PROBLEM REQUIREMENTS — Please give the data below again in full, exactly as it stands.
begin
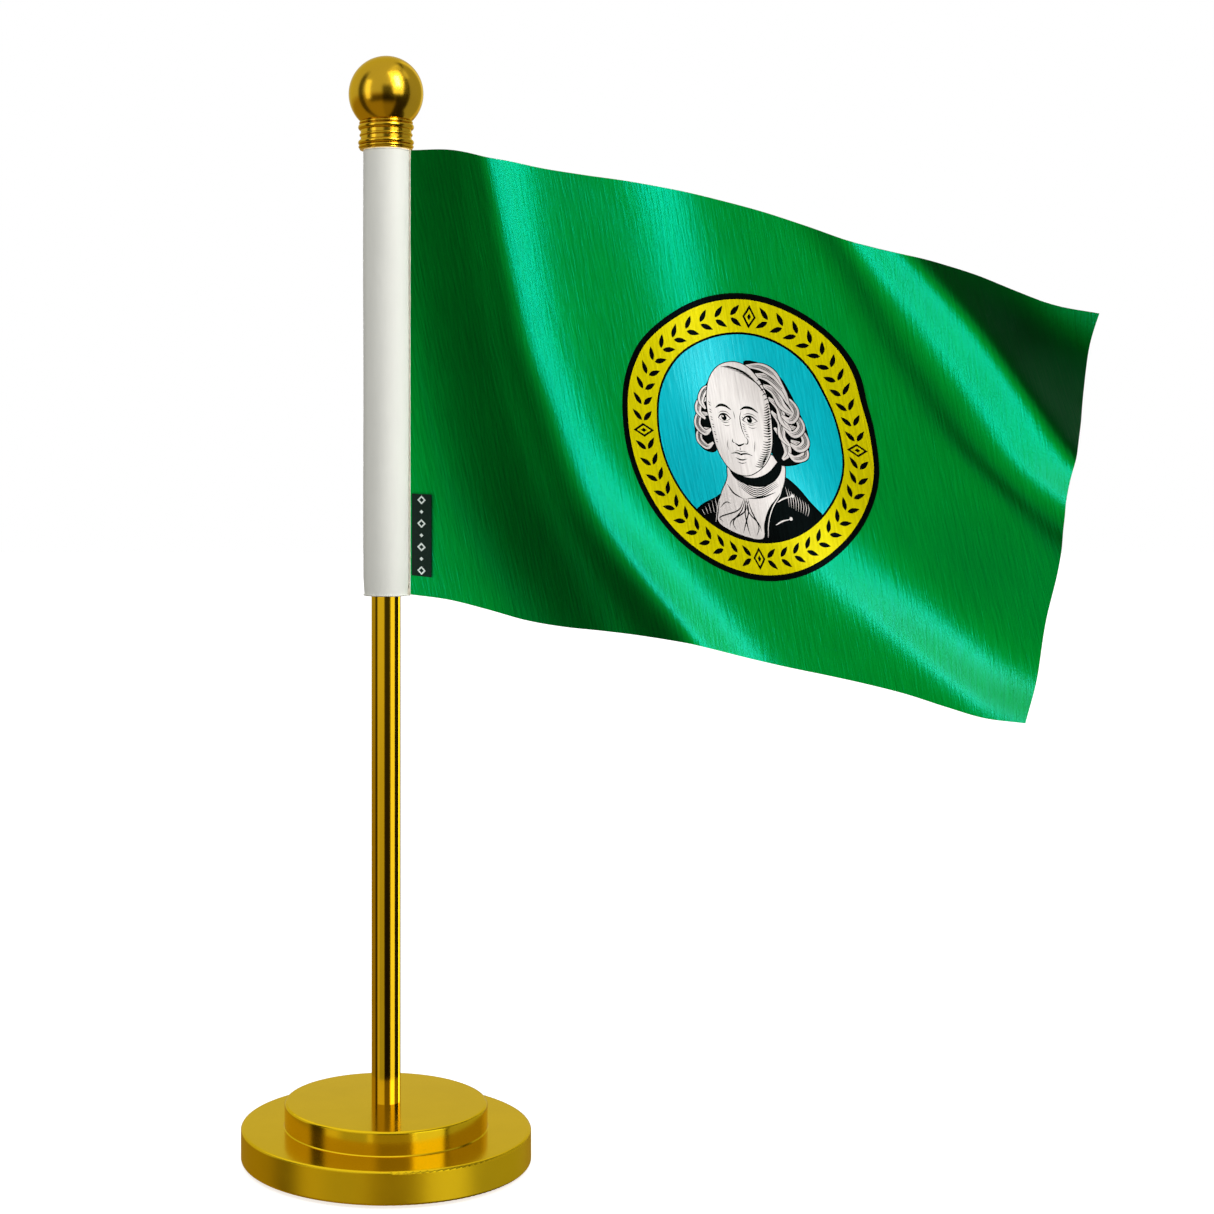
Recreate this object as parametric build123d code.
from build123d import *
import os
from math import exp, log

# Desk flag stand: a two-step round foot, a slim pole with a ball finial, and a small flag
# whose cloth sleeve slides over the pole's upper half. Millimetres, +Z up. The origin is on
# the pole's axis, on the surface that the stand rests on. The flag flies towards +X.

os.makedirs("parts", exist_ok=True)

# ---- driving dimensions -----------------------------------------------------------------
BASE_R = 45.0            # lower step of the foot
BASE_THICK = 10.1
UPPER_R = 31.5           # upper step of the foot
UPPER_THICK = 7.4
RIM_BEVEL = 0.8          # rounded rims of both steps
JOINT_LIP = 0.3          # flared lip where the upper step stands on the lower one
PAD_PROUD = 0.8          # how far the pad stands below the metal
PAD_RECESS = 0.7
PAD_R = 41.0

POLE_R = 4.5
POLE_WALL = 1.0
POLE_SOCKET = 4.0        # how deep the pole stands in the upper step
SLEEVE_BOTTOM_Z = 175.4
HOIST = 136.4            # height of the sleeve, and of the flag along the pole

SLEEVE_R = 7.0
SLEEVE_WALL = 0.9
SLEEVE_HEM = 0.4         # rounding of the sleeve's lower edge
TOP_DISC_THICK = 0.6     # cloth disc that closes the sleeve's top and hangs on the pole's end
TOP_DISC_HOLE_R = 3.8
TOP_GAP = 0.04           # lift of the disc above the pole's end, and of the finial above it

BALL_R = 11.45
BALL_ABOVE_SLEEVE = 17.0   # ball's centre above the sleeve's top
COLLAR_HEIGHT = 8.6
COLLAR_CORE_R = 7.8
# beads round the collar, from the bottom: (height of the crest, half width, crest radius)
COLLAR_BEADS = [
    (0.20, 0.20, 8.10),
    (0.90, 0.42, 8.45),
    (2.20, 0.78, 8.55),
    (4.45, 0.48, 8.15),
    (6.85, 0.95, 8.55),
    (8.20, 0.32, 8.25),
]
COLLAR_BOSS_R = 3.4      # stands on the pole's end and keeps the finial off the cloth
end
EXERCISE RESPONSE —
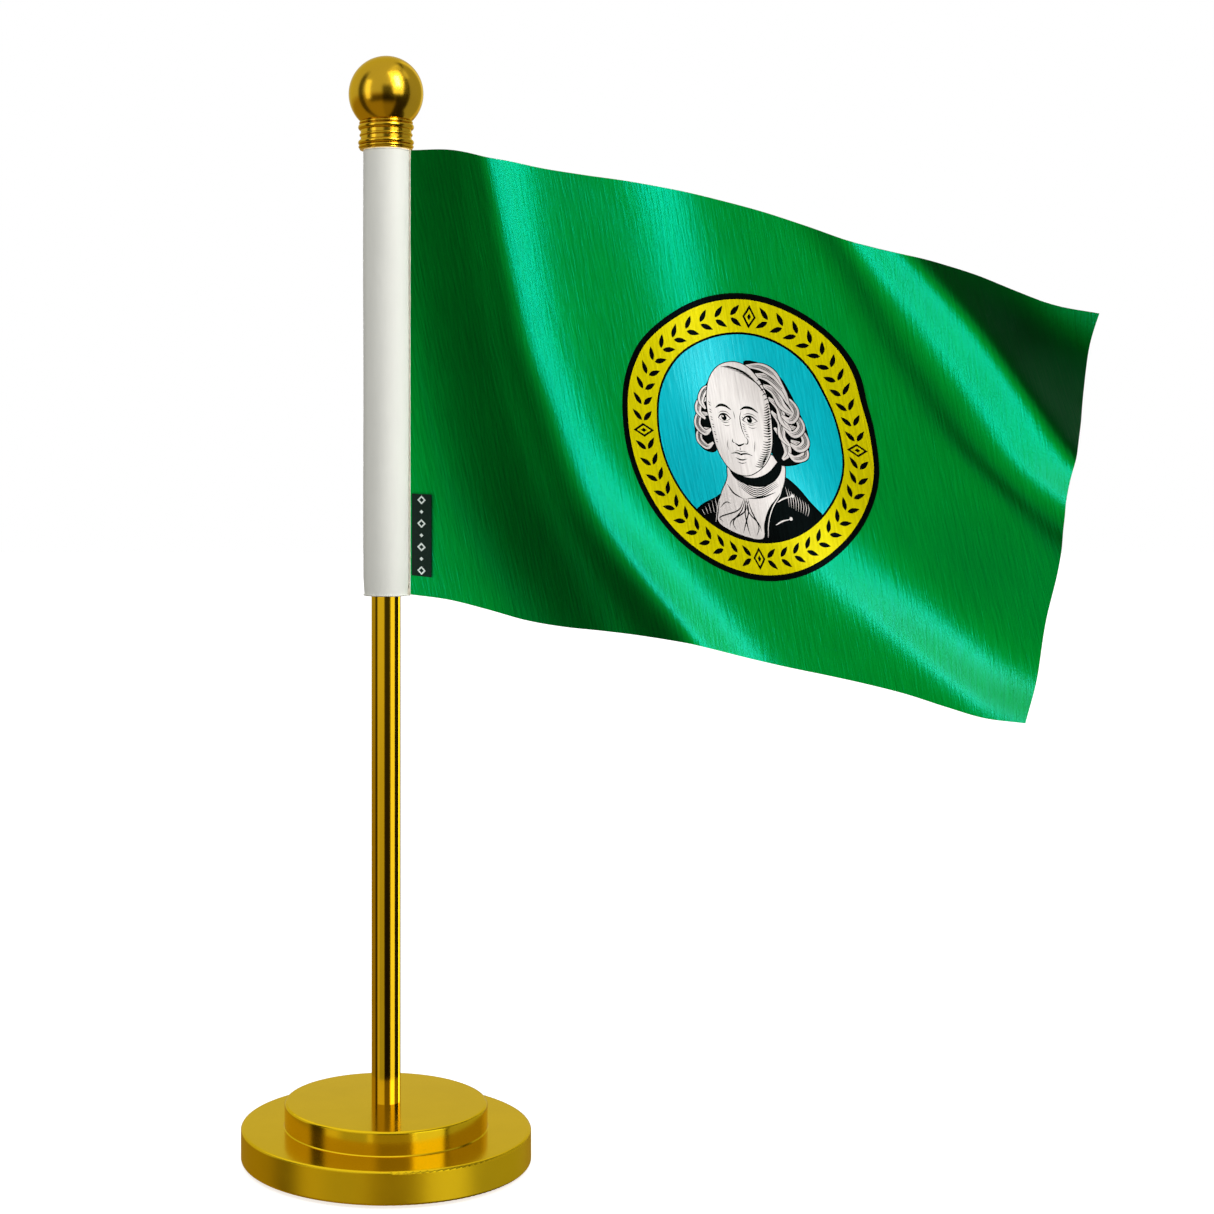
Recreate this object as parametric build123d code.
from build123d import *
import os
from math import exp, log

# Desk flag stand: a two-step round foot, a slim pole with a ball finial, and a small flag
# whose cloth sleeve slides over the pole's upper half. Millimetres, +Z up. The origin is on
# the pole's axis, on the surface that the stand rests on. The flag flies towards +X.

os.makedirs("parts", exist_ok=True)

# ---- driving dimensions -----------------------------------------------------------------
BASE_R = 45.0            # lower step of the foot
BASE_THICK = 10.1
UPPER_R = 31.5           # upper step of the foot
UPPER_THICK = 7.4
RIM_BEVEL = 0.8          # rounded rims of both steps
JOINT_LIP = 0.3          # flared lip where the upper step stands on the lower one
PAD_PROUD = 0.8          # how far the pad stands below the metal
PAD_RECESS = 0.7
PAD_R = 41.0

POLE_R = 4.5
POLE_WALL = 1.0
POLE_SOCKET = 4.0        # how deep the pole stands in the upper step
SLEEVE_BOTTOM_Z = 175.4
HOIST = 136.4            # height of the sleeve, and of the flag along the pole

SLEEVE_R = 7.0
SLEEVE_WALL = 0.9
SLEEVE_HEM = 0.4         # rounding of the sleeve's lower edge
TOP_DISC_THICK = 0.6     # cloth disc that closes the sleeve's top and hangs on the pole's end
TOP_DISC_HOLE_R = 3.8
TOP_GAP = 0.04           # lift of the disc above the pole's end, and of the finial above it

BALL_R = 11.45
BALL_ABOVE_SLEEVE = 17.0   # ball's centre above the sleeve's top
COLLAR_HEIGHT = 8.6
COLLAR_CORE_R = 7.8
# beads round the collar, from the bottom: (height of the crest, half width, crest radius)
COLLAR_BEADS = [
    (0.20, 0.20, 8.10),
    (0.90, 0.42, 8.45),
    (2.20, 0.78, 8.55),
    (4.45, 0.48, 8.15),
    (6.85, 0.95, 8.55),
    (8.20, 0.32, 8.25),
]
COLLAR_BOSS_R = 3.4      # stands on the pole's end and keeps the finial off the cloth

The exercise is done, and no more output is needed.